§ Aim
Give the data below again, word for word.

§ Data segment
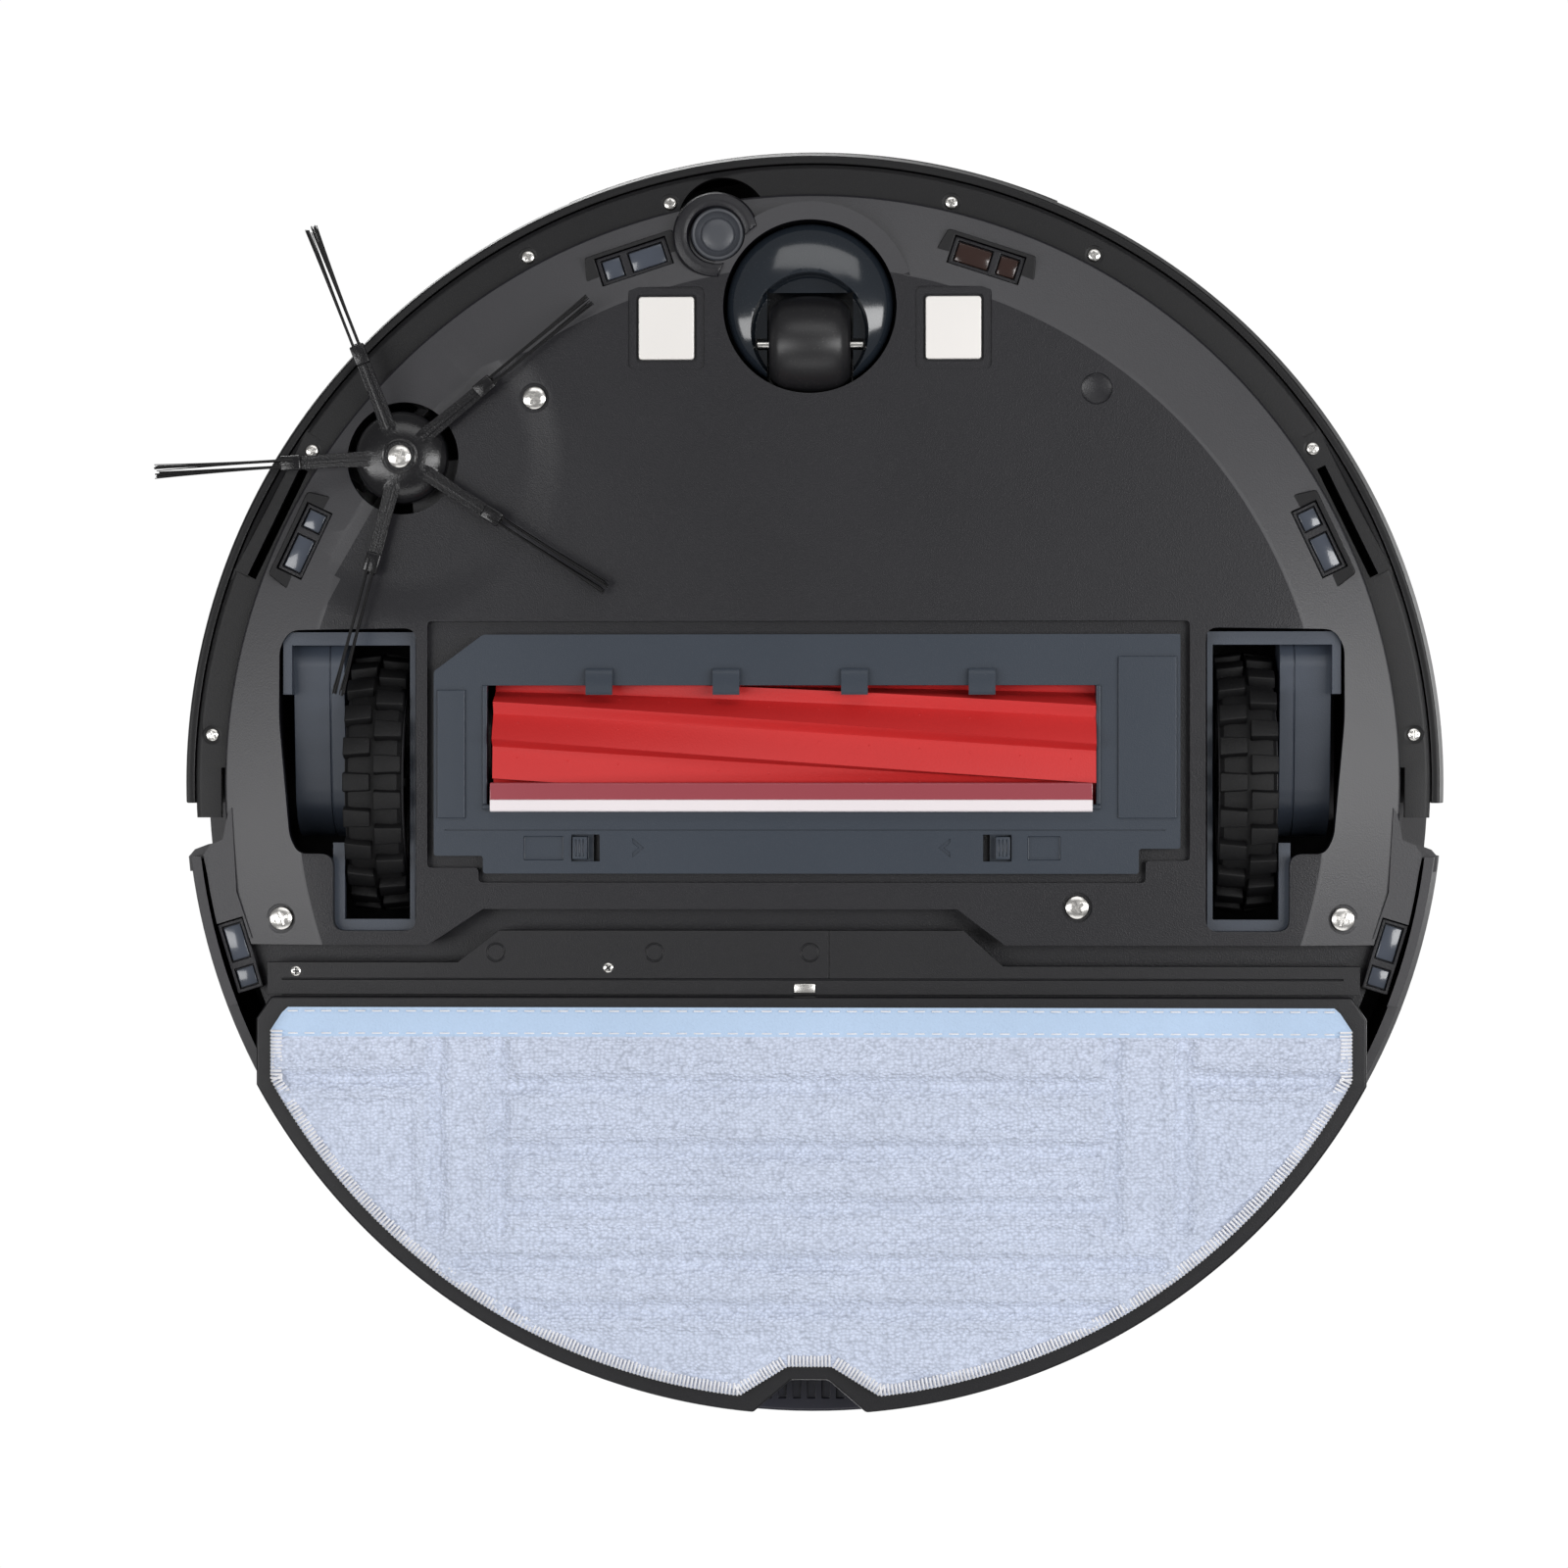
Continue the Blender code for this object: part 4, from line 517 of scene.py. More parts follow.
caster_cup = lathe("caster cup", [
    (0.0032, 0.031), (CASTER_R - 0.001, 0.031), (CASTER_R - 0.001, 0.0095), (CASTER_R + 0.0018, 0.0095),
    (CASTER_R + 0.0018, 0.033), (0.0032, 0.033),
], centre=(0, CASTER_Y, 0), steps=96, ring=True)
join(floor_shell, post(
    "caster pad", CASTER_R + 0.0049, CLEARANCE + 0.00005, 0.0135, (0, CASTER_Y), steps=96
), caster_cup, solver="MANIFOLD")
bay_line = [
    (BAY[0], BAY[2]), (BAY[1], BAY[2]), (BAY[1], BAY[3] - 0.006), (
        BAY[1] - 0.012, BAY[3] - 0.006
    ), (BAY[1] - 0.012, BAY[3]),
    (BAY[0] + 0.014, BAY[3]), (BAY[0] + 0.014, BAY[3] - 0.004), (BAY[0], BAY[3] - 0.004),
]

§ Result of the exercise
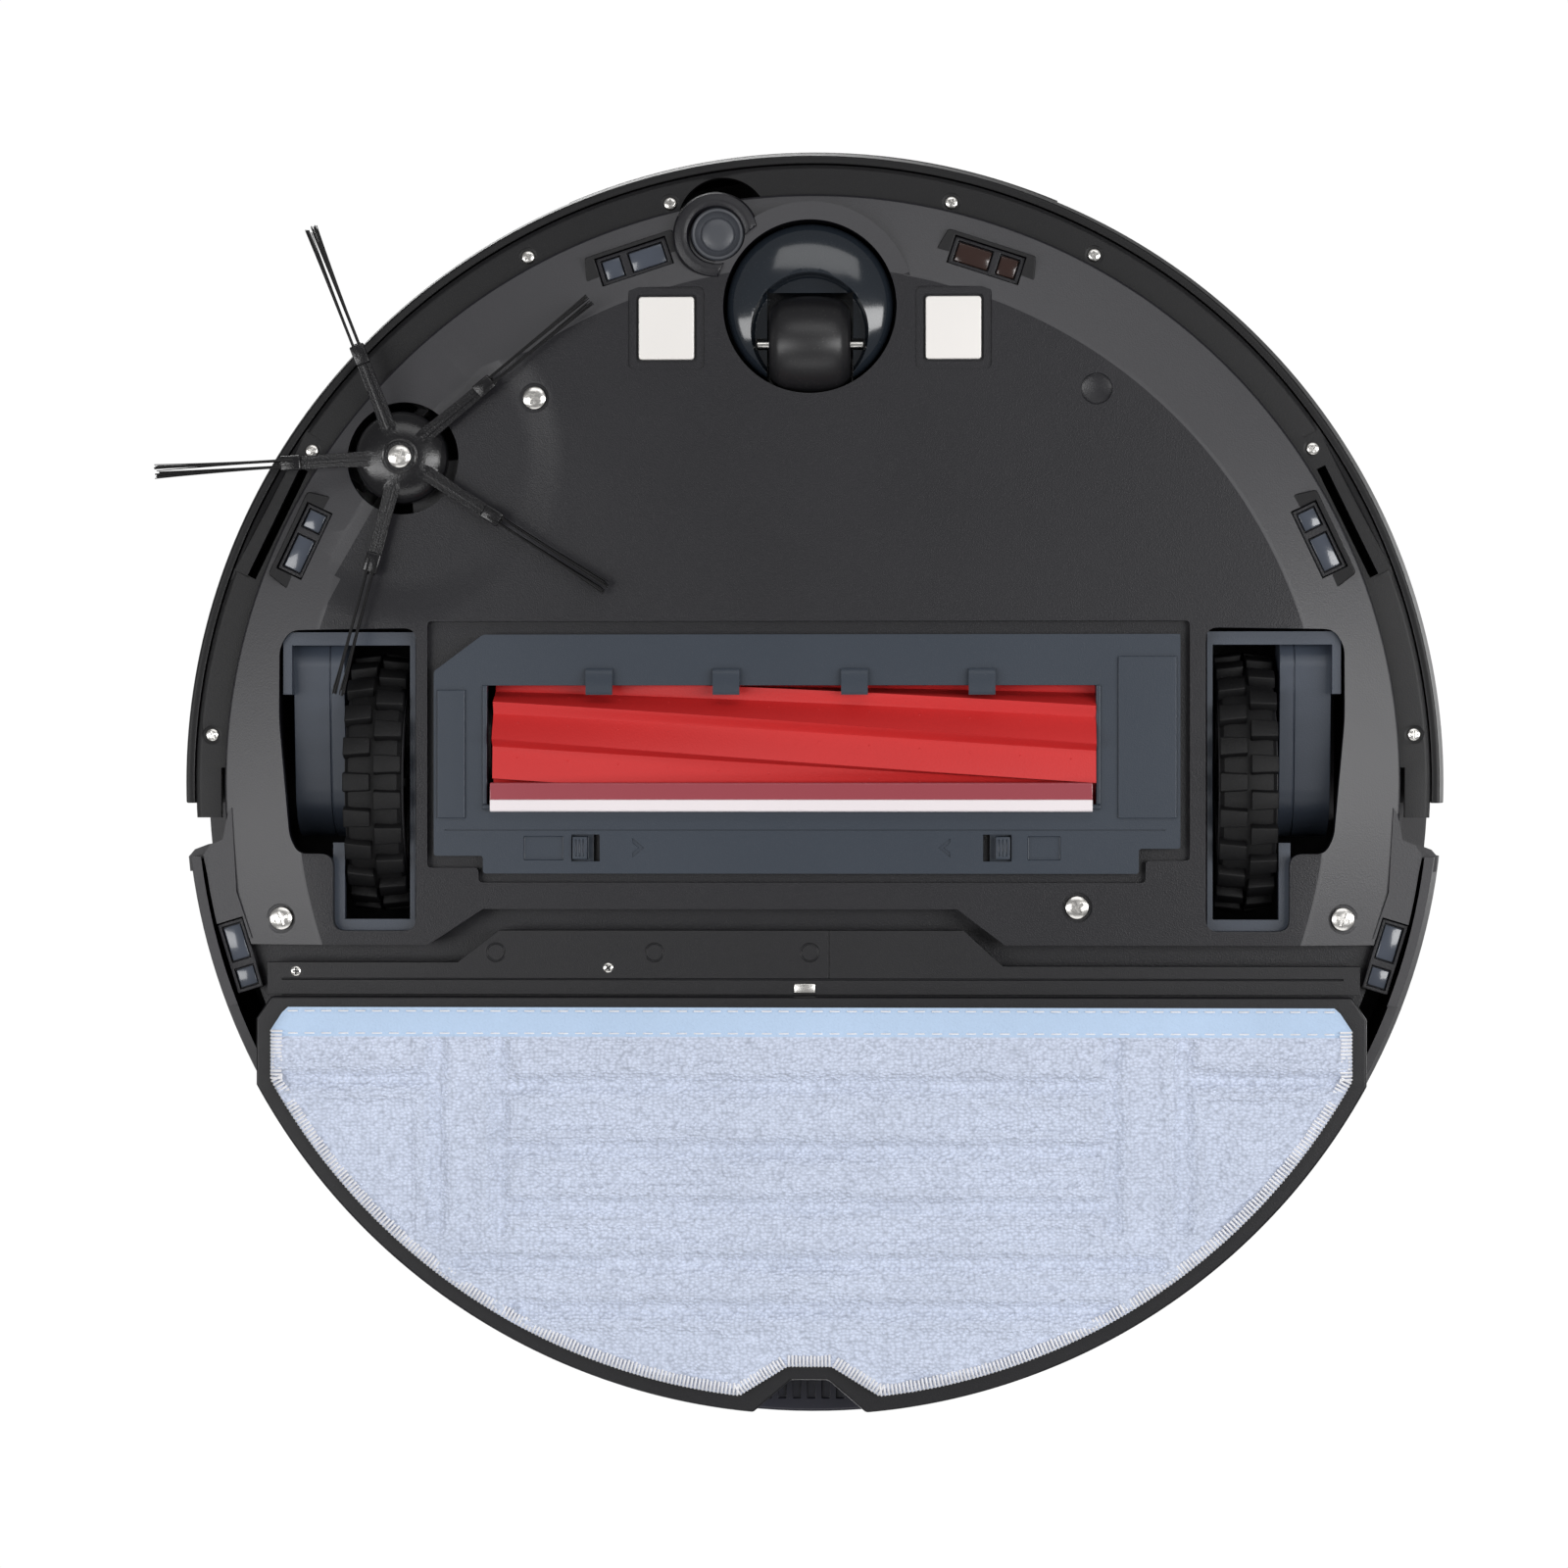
Continue the Blender code for this object: part 4, from line 517 of scene.py. More parts follow.
caster_cup = lathe("caster cup", [
    (0.0032, 0.031), (CASTER_R - 0.001, 0.031), (CASTER_R - 0.001, 0.0095), (CASTER_R + 0.0018, 0.0095),
    (CASTER_R + 0.0018, 0.033), (0.0032, 0.033),
], centre=(0, CASTER_Y, 0), steps=96, ring=True)
join(floor_shell, post(
    "caster pad", CASTER_R + 0.0049, CLEARANCE + 0.00005, 0.0135, (0, CASTER_Y), steps=96
), caster_cup, solver="MANIFOLD")
bay_line = [
    (BAY[0], BAY[2]), (BAY[1], BAY[2]), (BAY[1], BAY[3] - 0.006), (
        BAY[1] - 0.012, BAY[3] - 0.006
    ), (BAY[1] - 0.012, BAY[3]),
    (BAY[0] + 0.014, BAY[3]), (BAY[0] + 0.014, BAY[3] - 0.004), (BAY[0], BAY[3] - 0.004),
]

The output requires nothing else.